By the start of the 1990’s; seismic changes were occurring across the social, political and economic board: technology was booming, the economy was glooming and the new millennium was quickly approaching. The world was growing up and it was time for television to grow up with it. This meant going back to basics; “goodbye” to the fantastical Jeannies, Samanthas, Munsters and Addams that permeated the 60’s and 70’s and a “Hello Newman” to an onslaught of the more grounded shows of Seinfeld, Frasier and Mad about you; shows that poked fun at the mundane and allowed for self-reflection as we geared towards a new beginning.
However one show was to come along in 1989 and mark a perpetual midpoint between those two eras; combining the fantasy with the reality, the mundane with the insane and would quickly develop into an undisputed cultural, social phenomenon that continues to this very minute. It’s name: The Simpsons.
The premise is simple, a dysfunctional family in a middle-class town is nothing new but via the magical tools of animation, their simple troubles was put on an imagination hyper-speed that propelled the show into the forefront of global attention and audience wonderment. Just as the word has been digitalized, the same was the happen for TV through this show where animation could provide a “richer and more appealing…experience” for audiences just as technology could do so for learning according to the 2003 PITAC – Report to the President Information Technology: Transforming our Society.
Simpsons was a revelation for television and the way content could be presented; any global location could be visited without buying a ticket, the world’s biggest stars could appear without them even leaving their house, children could be strangled (don’t do it though) without lawsuits, elaborate locations could be filmed without hiring a single designer. Anything was possible with just the flick of a pencil and that was a game-changer.
Over 500 episodes it’s maintained a stratospheric quality of writing, visual quality and storyline concepts as well as providing valid social opinions and views in every episode, often several in one. No matter the target; every Simpsons plot has messages even if it only pertains to the current state of family life or human behaviour. Read a synopsis on any episode and you can see it all for yourself (be prepared to read between lines though). http://meblogwritegood.wordpress.com/
This blog offers an almost peerless episode-by-episode review and commentary of Simpsons episodes; that can not only aid a catch-up and provide laughs but really enable you to see for yourself all the cultural and social messages which this post is trying to get at and that the show is putting out there, assuming my post didn’t already thoroughly convince you
Some prime examples of Simpsons commentary to get you started is the environmental and slightly anti-consumerist “Trash of the Titans”, the anti-tabloid “Homer Badman”, the delightfully pro-gay “Homer’s phobia” and “Sideshow Bob Roberts” one of the many, many political episodes.

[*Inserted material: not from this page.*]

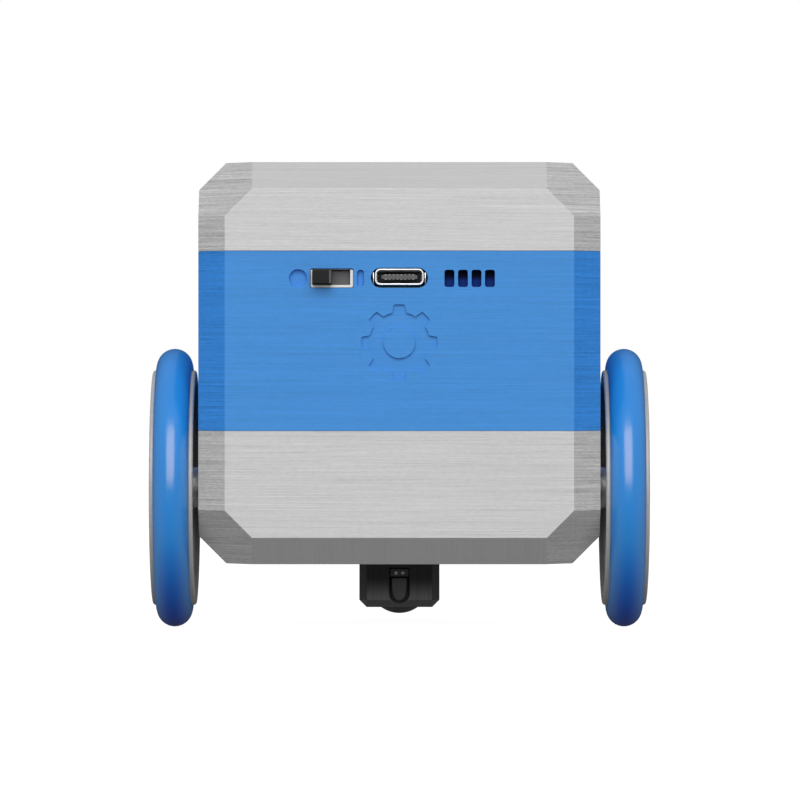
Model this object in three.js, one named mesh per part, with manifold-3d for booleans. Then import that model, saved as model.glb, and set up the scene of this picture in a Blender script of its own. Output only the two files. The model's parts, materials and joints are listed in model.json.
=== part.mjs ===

The show really spear-headed a new direction for 21st century life; taking risks. Here was a family and show that broke almost every taboo in TV: In the 90′s it was unheard of for a family on TV to ever be seen going to Church or even watching TV! Simpsons did it. TV kids never misbehaved and families never openly fought. Simpsons did it. No show ever overtly satirized current and sensitive issues. Simpsons did it. And since the Flinstons in the 70′s there was no animated series on primetime but Simpsons did, is and continues to be the ultimate. What’s more is The Simpsons was the flagship show of Fox, the first new network on American TV since the 1940’s which many believed wouldn’t survive. But here we stand in 2012, more TV networks and controversial shows than you can poke a remote at, all because of the bulletproof precedent that was set all those years ago: The Simpsons did it.
So there you go; the broad implications and messages that lies beneath a show that many perhaps doubted were there. May The Simpsons continue to make us laugh and reflect life through yellow-coloured glass and may you tune in again soon as I lift the lid on another great show.